Between 1999 and 2011, gold increased in price from $275.00 per ounce to $1900.00 per ounce. And during that same period, the U.S. dollar declined in value by a commensurate amount.
Between August 2011 and January 2016, the U.S. dollar was in a clearly defined uptrend. And that uptrend was mirrored by a similar percentage decline in gold.
Since January 2016, both gold and the U.S. dollar reversed direction for about six to nine months and then stabilized, generally, at levels close to where they are now.
Gold, in U.S. dollars, is worth somewhere between $1000.00 and $2000.00 per ounce. Furthermore, and to be more specific, the current price of $1240.00 per ounce is a reasonably accurate reflection of gold’s current worth.
Any consequential variance exceeding $1100.00 per ounce on the downside and $1300.00 per ounce on the upside WILL BE accompanied by similar, inverse changes in the value of the U.S. dollar.
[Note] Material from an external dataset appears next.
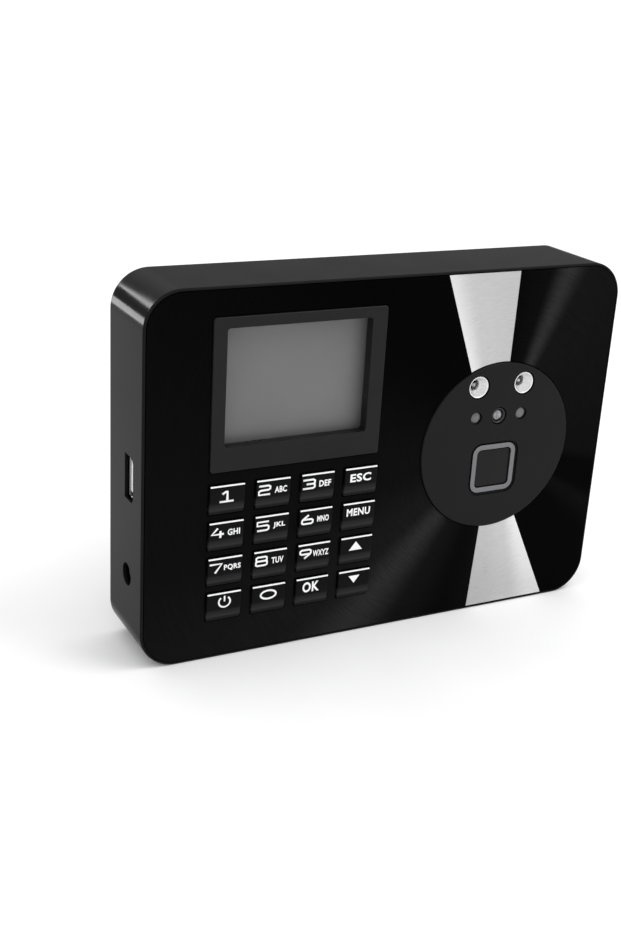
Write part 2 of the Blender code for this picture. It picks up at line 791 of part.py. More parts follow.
def build_main_board(case):
    left = left_edge + wall + clearance
    right = disc_x - disc_radius + main_board_under_disc
    notch_x = left_edge + wall + clearance + power_body_length + clearance
    notch = power_body_width / 2 + clearance
    top = case_height - main_board_margin
    outline = [
        (left, main_board_margin), (right, main_board_margin), (right, top), (left, top),
        (left, power_from_bottom + notch), (notch_x, power_from_bottom + notch),
        (notch_x, power_from_bottom - notch), (left, power_from_bottom - notch),
    ]
    board = solid("main_board", outline, main_board_front, main_board_back, case, "board_green")
    overlap = board_thickness / 4
    chips = [rectangle(width, height, (display_x + x, middle_z + z)) for width, height, x, z in board_blocks]
    chip_shapes = prisms(chips, main_board_back - overlap, main_board_back + board_block_height)
    boolean(board, helper("board_chips", chip_shapes, case), "UNION")
    cut(board, "board_screw_holes",
        [circle(board_shaft_radius + clearance, c, 12) for c in board_boss_centers()],
        main_board_front - overshoot, main_board_back + overshoot, case)
    head_back = main_board_back + clearance + head_thickness
    for number, center in enumerate(board_boss_centers(), 1):
        screw(f"board_screw_{number}", center, head_back, board_head_radius, board_shaft_radius,
              board_screw_length, case)


def build_clock_cell(case):
    center = (display_x, display_z - cell_below_display)
    pocket = cell_radius + clearance
    outer = pocket + holder_wall
    holder_front = main_board_back + clearance
    floor = holder_front + cell_floor
    shape = bmesh.new()
    turned(shape, [(0, floor), (pocket, floor), (pocket, floor + cell_grip),
                   (outer, floor + cell_grip), (outer, holder_front), (0, holder_front)], center)
    place("cell_holder", shape, case, "socket_black")
    cell_front = floor + clearance
    shape = bmesh.new()
    turned(shape, [(0, cell_front), (cell_radius * 0.85, cell_front),
                   (cell_radius, cell_front + cell_edge), (cell_radius, cell_front + cell_thickness),
                   (0, cell_front + cell_thickness)], center)
    place("coin_cell", shape, case, "steel")


def build_usb(usb):
    mouth = usb_setback
    end = mouth + usb_length
    shell = solid("usb_shell", usb_outline(0), mouth, end, usb, "steel")
    cut(shell, "usb_cavity", [usb_outline(-usb_wall)], mouth - overshoot, end - usb_wall, usb)
    base_back = end - usb_wall - clearance
    around = usb_wall + clearance
    base = rectangle(usb_height - 2 * around - usb_chamfer, usb_width - 2 * around,
                     (-usb_chamfer / 2, 0))
    offset = usb_wall + tongue_gap + tongue_height / 2 - usb_height / 2
    blade = rectangle(tongue_height, tongue_width, (offset, 0))
    shape = bmesh.new()
    base_front = base_back - tongue_base
    stack(shape, [(blade, base_front - tongue_length), (blade, base_front), (base, base_front),
                  (base, base_back)])
    place("usb_tongue", shape, usb, "inner_plastic")


def build_power_socket(power):
    mouth = wall + clearance
    back = mouth + power_body_length
    body = solid("power_socket", rectangle(power_body_width, power_body_width), mouth, back, power,
                 "socket_black")
    cut(body, "power_bore", [circle(power_bore_radius)], mouth - overshoot, mouth + power_bore_depth,
        power)
    shape = bmesh.new()
    pin_back = mouth + power_bore_depth - clearance
    turned(shape, dome(power_pin_radius, mouth + 1 * mm, pin_back, 3), steps=12)
    place("power_pin", shape, power, "steel")


def speaker_center():
    return (disc_x + speaker_right_of_disc, disc_z - disc_radius + speaker_over_disc_edge)


def build_rear_cover(case):
    outline = case_outline(wall + clearance)
    cover = solid("rear_cover", outline, cover_front, case_depth, case, "black_case")
    through = (cover_front - overshoot, case_depth + overshoot)
    holes = [circle(cover_shaft_radius + clearance, c, 16) for c in cover_boss_centers()]
    for side in (-1, 1):
        holes.append(keyhole((side * keyhole_spacing / 2, middle_z + keyhole_above_middle)))
    cut(cover, "cover_holes", holes, *through, case)
    bores = [circle(cover_head_radius + clearance, c) for c in cover_boss_centers()]
    cut(cover, "counterbores", bores, case_depth - counterbore_depth, case_depth + overshoot, case)

    x, z = speaker_center()
    reach = speaker_radius - speaker_rim - 1 * mm
    slots = []
    for index in range(grille_slots):
        rise = (index - (grille_slots - 1) / 2) * grille_pitch
        length = 2 * math.sqrt(reach * reach - rise * rise)
        slots.append(rounded(length, grille_slot_width, grille_slot_width * 0.49, (x, z + rise), 3))
    cut(cover, "grille_slots", slots, *through, case)

    head_back = case_depth - counterbore_depth + clearance + head_thickness
    for number, center in enumerate(cover_boss_centers(), 1):
        screw(f"cover_screw_{number}", center, head_back, cover_head_radius, cover_shaft_radius,
              cover_screw_length, case)


def build_speaker(case):
    center = speaker_center()
    back = cover_front - clearance
    front = back - speaker_depth
    inner = speaker_radius - speaker_rim
    floor = front + speaker_floor
    shape = bmesh.new()
    turned(shape, [(0, floor), (inner * 0.6, floor), (inner, back - speaker_flange), (inner, back),
                   (speaker_radius, back), (speaker_radius, back - speaker_flange),
                   (magnet_radius + speaker_floor, front), (magnet_radius, front),
                   (magnet_radius, front - magnet_depth), (0, front - magnet_depth)], center)
    place("speaker_frame", shape, case, "steel")
    shape = bmesh.new()
    rim = inner - clearance
    near = [(0, back - cone_middle_drop), (rim * 0.3, back - cone_valley_drop),
            (rim * 0.85, back - cone_rim_drop), (rim, back - cone_rim_drop)]
    far = [(radius, depth - cone_thickness) for radius, depth in reversed(near)]
    turned(shape, near + far, center)
    place("speaker_cone", shape, case, "cone")


def build_ribbons(groups):
    case = groups[0]
    touch = clearance + ribbon_thickness / 2
    board_side = main_board_front - touch

    def run(name, middle, size, side, depth, along):
        start, length, width, flat = size
        path = s_bend(middle + start, middle + start + length, depth + touch, board_side, flat)
        ribbon(name, path, width, side, along, case)

    run("display_ribbon", display_z, display_ribbon, display_x, lcd_frame_back, "z")
    run("keypad_ribbon", keypad_z, keypad_ribbon, display_x + keypad_ribbon_aside, keypad_board_back, "z")
    run("sensor_ribbon", disc_x, sensor_ribbon, disc_z, sensor_board_back, "x")


def main():
    for old in list(bpy.data.objects):
        bpy.data.objects.remove(old)
    inward = -math.pi / 2
    groups = [
        empty("case_frame", (0, case_front_y, 0)),
        empty("display_frame", (display_x, case_front_y, display_z)),
        empty("keypad_frame", (display_x, case_front_y, keypad_z)),
        empty("sensor_frame", (disc_x, case_front_y, disc_z)),
        empty("usb_frame", (left_edge, case_front_y + usb_depth, middle_z), inward),
        empty("power_frame", (left_edge, case_front_y + power_depth, power_from_bottom), inward),
    ]
    case, display, keypad, sensor, usb, power = groups
    build_shell(groups)
    build_panel(groups)
    build_display(display)
    build_keypad(keypad)
    build_sensor_disc(sensor)
    build_lamps(sensor)
    build_camera(sensor)
    build_finger_reader(sensor)
    build_sensor_board(sensor)
    build_main_board(case)
    build_clock_cell(case)
    build_usb(usb)
    build_power_socket(power)
    build_rear_cover(case)
    build_speaker(case)
    build_ribbons(groups)


main()
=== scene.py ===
import json
import math

import bmesh
import bpy
from mathutils import Euler, Matrix, Vector

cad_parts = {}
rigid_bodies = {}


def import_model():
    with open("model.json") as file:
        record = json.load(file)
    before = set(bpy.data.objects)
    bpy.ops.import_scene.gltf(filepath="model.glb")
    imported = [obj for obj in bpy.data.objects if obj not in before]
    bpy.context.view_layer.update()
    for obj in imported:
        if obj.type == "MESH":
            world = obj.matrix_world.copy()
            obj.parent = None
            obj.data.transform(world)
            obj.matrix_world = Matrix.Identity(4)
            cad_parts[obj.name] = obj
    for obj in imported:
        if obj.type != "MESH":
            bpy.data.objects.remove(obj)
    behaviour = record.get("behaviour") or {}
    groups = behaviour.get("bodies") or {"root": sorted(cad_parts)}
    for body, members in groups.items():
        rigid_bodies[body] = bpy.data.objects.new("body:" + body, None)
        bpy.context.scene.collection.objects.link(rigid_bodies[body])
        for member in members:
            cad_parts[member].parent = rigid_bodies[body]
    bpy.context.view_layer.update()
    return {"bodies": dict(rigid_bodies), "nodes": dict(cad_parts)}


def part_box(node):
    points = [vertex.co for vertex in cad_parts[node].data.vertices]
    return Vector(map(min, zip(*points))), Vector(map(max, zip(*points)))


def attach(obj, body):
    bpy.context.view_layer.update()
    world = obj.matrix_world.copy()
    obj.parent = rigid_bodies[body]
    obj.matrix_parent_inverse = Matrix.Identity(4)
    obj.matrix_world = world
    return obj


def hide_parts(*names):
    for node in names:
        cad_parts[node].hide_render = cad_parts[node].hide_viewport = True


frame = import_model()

# Looks of a fingerprint and face time terminal: a black case with a display, a keypad and a sensor disc.
# Everything is in metres, with the front towards -Y and Z up.
mm = 0.001
touching = 1e-6  # points closer than this are the same


# Modelling steps that every piece uses

def deselectAll():
    if bpy.context.object and bpy.context.object.mode != "OBJECT":
        bpy.ops.object.mode_set(mode="OBJECT")
    bpy.ops.object.select_all(action="DESELECT")


def activate(piece):
    deselectAll()
    piece.select_set(True)
    bpy.context.view_layer.objects.active = piece


def applyPlace(piece):
    activate(piece)
    bpy.ops.object.transform_apply(location=True, rotation=True, scale=True)


def newest(name):
    piece = bpy.context.object
    piece.name = name
    piece.data.name = name
    applyPlace(piece)
    return piece


def addBox(name, low, high):
    deselectAll()
    low, high = Vector(low), Vector(high)
    bpy.ops.mesh.primitive_cube_add(size=1, location=(low + high) / 2, scale=high - low)
    return newest(name)


def pick(kind, test):
    # selects what passes the test in the active piece, in edit mode
    bpy.ops.object.mode_set(mode="EDIT")
    bpy.ops.mesh.select_mode(type=kind)
    bpy.ops.mesh.select_all(action="DESELECT")
    mesh = bpy.context.object.data
    shape = bmesh.from_edit_mesh(mesh)
    shape.normal_update()
    for item in {"VERT": shape.verts, "EDGE": shape.edges, "FACE": shape.faces}[kind]:
        if test(item):
            item.select_set(True)
    bmesh.update_edit_mesh(mesh)


def middle(item):
    if hasattr(item, "calc_center_median"):
        return item.calc_center_median()
    return (item.verts[0].co + item.verts[1].co) / 2


def runsAlong(edge, axis):
    way = edge.verts[1].co - edge.verts[0].co
    return abs(way["XYZ".index(axis)]) > 0.99 * way.length


def bevelPicked(width, segments=3):
    bpy.ops.mesh.bevel(offset=width, offset_type="OFFSET", segments=segments, affect="EDGES",
                       clamp_overlap=True)
    bpy.ops.object.mode_set(mode="OBJECT")


def stepIn(test, border, depth):
    # the faces that pass are drawn in from their edge and then moved along Y
    pick("FACE", test)
    bpy.ops.mesh.inset(thickness=border)
    bpy.ops.mesh.extrude_region_move(TRANSFORM_OT_translate={"value": (0, depth, 0)})


def roundedBox(name, low, high, radius, segments=6, axis="Y"):
    # a box whose four edges along one axis are rounded
    piece = addBox(name, low, high)
    pick("EDGE", lambda edge: runsAlong(edge, axis))
    bevelPicked(radius, segments)
    return piece


def roundRim(piece, y, width, segments=3):
    # rounds every edge that lies in the plane at this depth
    activate(piece)
    pick("EDGE", lambda edge: all(abs(v.co.y - y) < touching for v in edge.verts)
         and any(abs(face.normal.y) < 0.5 for face in edge.link_faces))
    bevelPicked(width, segments)


def boolean(piece, tools, operation="DIFFERENCE"):
    # one or more tools that don't touch each other, joined and then cut out or added
    deselectAll()
    for tool in tools:
        tool.select_set(True)
    bpy.context.view_layer.objects.active = tools[0]
    if len(tools) > 1:
        bpy.ops.object.join()
    tool = bpy.context.object
    activate(piece)
    modifier = piece.modifiers.new("holes", "BOOLEAN")
    modifier.operation = operation
    modifier.object = tool
    bpy.ops.object.modifier_apply(modifier=modifier.name)
    bpy.data.objects.remove(tool)


def softenEdges(piece, width, segments=2, angle=50):
    # a small radius on every sharp edge, as any moulded or turned piece has
    activate(piece)
    modifier = piece.modifiers.new("edges", "BEVEL")
    modifier.width = width
    modifier.segments = segments
    modifier.limit_method = "ANGLE"
    modifier.angle_limit = math.radians(angle)
    bpy.ops.object.modifier_apply(modifier=modifier.name)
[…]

The U.S. dollar is the only barometer you need to watch. The elements of surprise and timing are critical. Most especially so, if you are short-term oriented in your thinking.
Items for consideration that could have a substantial impact on the U.S. dollar include 1) new and unexpected actions by the Federal Reserve 2) a clearer picture of the enormity of the Fed’s balance sheet 3) accelerated, delayed effects of inflation previously created by the Fed 4) a credit implosion 5) the Fed’s reaction to a credit implosion.
Some of the listed items, or variations of them, can affect the value of the U.S. dollar positively, too. Which is why you need to keep your eye on the dollar, and not the specific event.